Electronic Thesis and Dissertation Repository


Master of Science




Dr. Jim Karagiannis


The phosphorylation status of the largest sub-unit of RNA polymerase II (Rpb1p) is crucial to the control of transcription in eukaryotes. The domain subject to this phosphorylation is known as the carboxyl terminal domain (CTD) and consists of multiple repeats (from 20 to 52 copies depending on the species in question) of the heptad sequence Y1S2P3T4S5P6S7. Interestingly, differential phosphorylation of S2, S5, and S7 residues is known to play an important role in the control of pre-mRNA processing. To determine the number of CTD repeats required for viability in Schizosaccharomyces pombe, truncated CTD constructs were integrated into the S. pombe genome through homologous recombination. I have observed that a minimum of eight heptad repeats is required for normal growth.

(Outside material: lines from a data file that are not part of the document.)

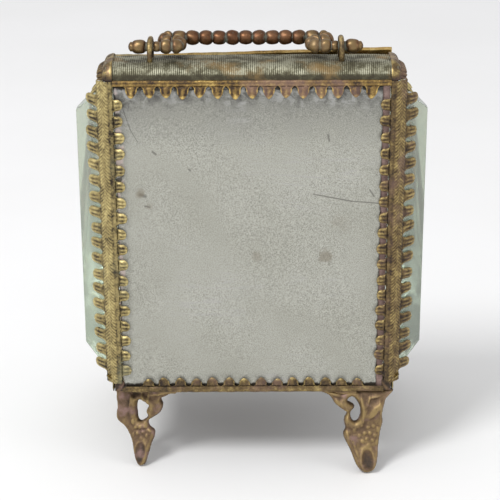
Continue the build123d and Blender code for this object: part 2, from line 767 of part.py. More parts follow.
toe_half_span = body_half_width - toe_inset
foot("back_right_foot", toe_half_span, back_y - toe_kick, 0, 1)
foot(
    "back_left_foot",
    turned_foot_inset - body_half_width,
    back_y - turned_foot_kick,
    -turned_foot_angle,
    -1,
)
foot("front_right_foot", toe_half_span, front_y + toe_kick, 180, -1)
foot("front_left_foot", -toe_half_span, front_y + toe_kick, 180, 1)
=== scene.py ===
# %% [markdown]
# A small glass casket, seen from its silvered back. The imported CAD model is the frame: every
# piece made here is in metres, in that frame, and rides on one of its three bodies, which are
# the casket, the door and the handle. A piece either stands in for CAD nodes or is a CAD node
# that keeps its shape and gets a finish.

# %% Load the frame
import bpy
import bmesh
import numpy as np
from math import atan2, cos, pi, radians, sin, tan
from mathutils import Matrix, Vector


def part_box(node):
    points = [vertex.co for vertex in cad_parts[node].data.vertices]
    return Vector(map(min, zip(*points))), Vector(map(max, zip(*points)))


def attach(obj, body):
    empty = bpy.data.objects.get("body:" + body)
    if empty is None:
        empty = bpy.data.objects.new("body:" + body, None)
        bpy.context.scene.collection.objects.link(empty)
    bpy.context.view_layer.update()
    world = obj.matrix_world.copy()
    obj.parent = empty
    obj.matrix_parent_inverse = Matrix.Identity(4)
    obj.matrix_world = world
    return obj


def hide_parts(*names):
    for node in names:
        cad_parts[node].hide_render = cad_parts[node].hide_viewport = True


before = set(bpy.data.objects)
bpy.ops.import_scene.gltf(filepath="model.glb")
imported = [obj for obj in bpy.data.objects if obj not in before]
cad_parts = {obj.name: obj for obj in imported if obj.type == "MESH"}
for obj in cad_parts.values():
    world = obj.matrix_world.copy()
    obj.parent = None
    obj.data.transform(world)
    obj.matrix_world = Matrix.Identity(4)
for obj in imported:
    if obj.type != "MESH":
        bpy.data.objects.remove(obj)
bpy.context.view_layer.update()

# %% [markdown]
# The view is a little above the lid and square on to the back, from close by with a long lens.
# A camera can be aimed with a constraint, but a quaternion from the line of sight is exact and
# leaves nothing behind. The last turn is the slight roll of a camera held by hand.

# %% Camera
mm = 0.001
look_at, distance, dip = Vector((-0.55, -25, 55.75)) * mm, 377.6, radians(21)
line_of_sight = Vector((0, cos(dip), -sin(dip)))
camera = bpy.data.objects.new("studio_camera", bpy.data.cameras.new("studio_camera"))
bpy.context.scene.collection.objects.link(camera)
camera.data.sensor_width = 36
camera.data.lens = 118.8
camera.data.clip_start, camera.data.clip_end = 0.02, 20
camera.location = look_at - line_of_sight * distance * mm
roll = Matrix.Rotation(radians(-0.25), 4, "Z").to_quaternion()
camera.rotation_mode = "QUATERNION"
camera.rotation_quaternion = line_of_sight.to_track_quat("-Z", "Y") @ roll
bpy.context.scene.camera = camera
print("camera at", [round(v, 4) for v in camera.location])

# %% [markdown]
# Materials are built from small node trees, so a few helpers keep them readable. Node sums could
# be spelled out one by one, but a socket wrapped in a small class can be added and multiplied
# like a number, and each sign makes one math node.

# %% Helpers for node trees
class Value:
    """A socket that sums can be written with."""

    def __init__(self, tree, socket):
        self.tree, self.socket = tree, socket

    def __add__(self, other):
        return calc(self.tree, "ADD", self, other)

    def __sub__(self, other):
        return calc(self.tree, "SUBTRACT", self, other)

    def __rsub__(self, other):
        return calc(self.tree, "SUBTRACT", other, self)

    def __mul__(self, other):
        return calc(self.tree, "MULTIPLY", self, other)

    def __truediv__(self, other):
        return calc(self.tree, "DIVIDE", self, other)


def put(tree, value, socket):
    """Links a value's socket to another socket, or sets that socket to a plain value."""
    value = getattr(value, "socket", value)
    if isinstance(value, bpy.types.NodeSocket):
        tree.links.new(value, socket)
    else:
        socket.default_value = value


def add(tree, kind, sockets=None, **settings):
    """A new node, with its settings made and its sockets filled."""
    made = tree.nodes.new(kind)
    for key, value in settings.items():
        setattr(made, key, value)
    for key, value in (sockets or {}).items():
        put(tree, value, made.inputs[key])
    return made


def calc(tree, operation, first, second=0.0, clamp=False):
    made = add(tree, "ShaderNodeMath", {0: first, 1: second}, operation=operation, use_clamp=clamp)
    return Value(tree, made.outputs[0])


def vector_calc(tree, operation, first, second):
    """A sum of vectors; a dot product or a distance gives one number."""
    made = add(tree, "ShaderNodeVectorMath", {0: first, 1: second}, operation=operation)
    return Value(tree, made.outputs["Value" if operation in ("DOT_PRODUCT", "DISTANCE") else "Vector"])


def noise(tree, place, scale, detail, roughness=0.5, distortion=0.0):
    sockets = {"Vector": place, "Scale": scale, "Detail": detail}
    sockets.update({"Roughness": roughness, "Distortion": distortion})
    return Value(tree, add(tree, "ShaderNodeTexNoise", sockets).outputs[0])


def cells(tree, place, scale):
    """How far each point is from the middle of its cell."""
    made = add(tree, "ShaderNodeTexVoronoi", {"Vector": place, "Scale": scale})
    return Value(tree, made.outputs["Distance"])


def one_axis(tree, place, axis):
    return Value(tree, add(tree, "ShaderNodeSeparateXYZ", {"Vector": place}).outputs[axis])


def relief_value(tree):
    """The relief that a piece carries on its points."""
    return Value(tree, add(tree, "ShaderNodeAttribute", attribute_name="relief").outputs["Fac"])


def remap(tree, value, low, high, start=0.0, end=1.0):
    sockets = {"Value": value, "From Min": start, "From Max": end, "To Min": low, "To Max": high}
    return Value(tree, add(tree, "ShaderNodeMapRange", sockets).outputs[0])


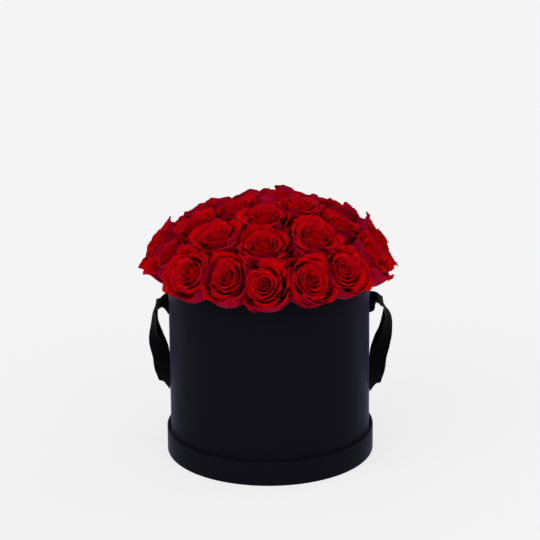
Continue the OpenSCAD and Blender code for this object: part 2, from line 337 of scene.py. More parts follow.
def floral_foam():
    """Floral foam: crumbly open cells of about 1 mm, dark green."""
    made, tree = material("floral_foam")
    place = node(tree, "ShaderNodeTexCoord").outputs["Object"]
    cells = node(tree, "ShaderNodeTexVoronoi", inputs={"Vector": place, "Scale": 900.0})
    colour = node(tree, "ShaderNodeMix", {"data_type": "RGBA"}, {
        "Factor": cells.outputs["Distance"], "A": linear("#263A22"), "B": linear("#4C6A44")})
    bump = node(tree, "ShaderNodeBump", inputs={
        "Strength": 0.6, "Distance": 0.4 * MM, "Height": cells.outputs["Distance"]})
    shader = node(tree, "ShaderNodeBsdfPrincipled", inputs={
        "Base Color": colour.outputs["Result"], "Roughness": 0.95, "Normal": bump.outputs["Normal"]})
    finish(tree, shader)
    return made


def liner_film():
    """Thin grey polypropylene pot: soft gloss with faint flow marks."""
    made, tree = material("liner_film")
    place = node(tree, "ShaderNodeTexCoord").outputs["Object"]
    flow = node(tree, "ShaderNodeTexNoise", inputs={"Vector": place, "Scale": 60.0, "Detail": 2.0})
    rough = node(tree, "ShaderNodeMapRange", inputs={
        "Value": flow.outputs["Fac"], "To Min": 0.3, "To Max": 0.5})
    shader = node(tree, "ShaderNodeBsdfPrincipled", inputs={
        "Base Color": linear("#6B6E72"), "Roughness": rough.outputs["Result"]})
    finish(tree, shader)
    return made


# ---- Board pieces ---------------------------------------------

def rounded_section(inner, outer, low, high, edge, steps=5):
    """Closed section (radius, height) of an upright board, its corners quarter circles of radius edge:
    outer foot, outer top, inner top, inner foot."""
    quarter = np.linspace(0, pi / 2, steps)
    corners = [
        (outer - edge, low + edge, -pi / 2), (outer - edge, high - edge, 0),
        (inner + edge, high - edge, pi / 2), (inner + edge, low + edge, pi)]
    parts = [np.stack([r + edge * np.cos(quarter + a), z + edge * np.sin(quarter + a)], -1)
             for r, z, a in corners]
    return np.concatenate(parts)


def revolve(name, section, sides=360):
    """Closed section turned about Z: point (i, j) is section point j turned by i * 360 / sides."""
    turn = np.linspace(0, 2 * pi, sides, endpoint=False)[:, None]
    r, z = section[None, :, 0], section[None, :, 1]
    height = np.broadcast_to(z, (sides, len(section)))
    points = np.stack([r * np.cos(turn), r * np.sin(turn), height], -1)
    quads = grid_quads(sides, len(section), True, True)
    return mesh_object(name, points.reshape(-1, 3), quads)


def from_middle(turn, span):
    """Angle from the middle of a span of turns, the short way round."""
    return abs((turn - sum(span) / 2 + pi) % (2 * pi) - pi)


def wall_lines(board):
    """Turns and heights of the wall's grid: a line for each degree, but for those in or close beside a
    slit, with the slits' own lines added, and heights that meet the foot and the top of the slits."""
    half = board.slit_width / 2 / board.wall_radius
    apart = board.slit_spacing / 2 / board.wall_radius
    centres = [side * pi / 2 + pi / 2 - side * end * apart for side in (-1, 1) for end in (-1, 1)]
    spans = [(c - half, c + half) for c in centres]
    beside = 0.004
    degrees = np.linspace(0, 2 * pi, 360, endpoint=False)
    keep = [t for t in degrees if all(from_middle(t, span) > half + beside for span in spans)]
    turns = np.array(sorted(keep + [x % (2 * pi) for span in spans for x in span]))
    slit = (board.slit_centre - board.slit_height / 2, board.slit_centre + board.slit_height / 2)
    heights = np.concatenate([
        np.linspace(board.wall_foot + board.edge, slit[0], 12),
        np.linspace(slit[0], slit[1], 5)[1:], np.linspace(slit[1], board.wall_top - board.edge, 6)[1:]])
    return turns, heights, spans, slit


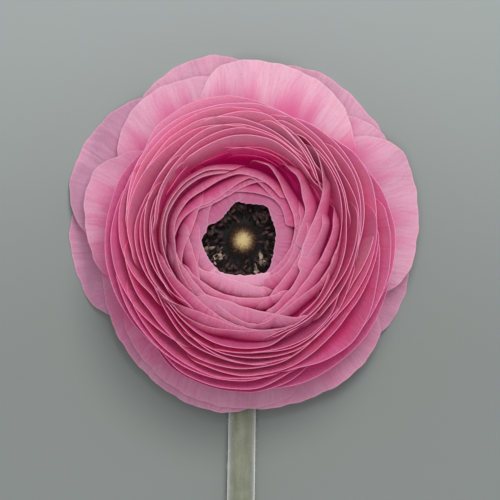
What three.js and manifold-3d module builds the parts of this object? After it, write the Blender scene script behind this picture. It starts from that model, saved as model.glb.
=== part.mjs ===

While five heptad repeats is sufficient for viability, strains bearing these constructs exhibit impaired growth as well as morphological abnormalities. Next, in order to study the phenotypic effects of altered phosphorylation patterns, site-directed mutants were created in which alanine residues replaced serine (mimicking the non-phosphorylated state) or in which glutamate residues replaced serine (mimicking the phosphorylated state). Interestingly, alteration of the phosphorylation status of both S5 and S7 residues resulted in a variety of pleiotropic defects related to both cytokinesis and morphogenesis. Such a role for S5 and S7 phosphorylation is further supported by genetic analysis demonstrating synthetic genetic interactions between CTD site mutants and mutants affecting the function of the cell division machinery.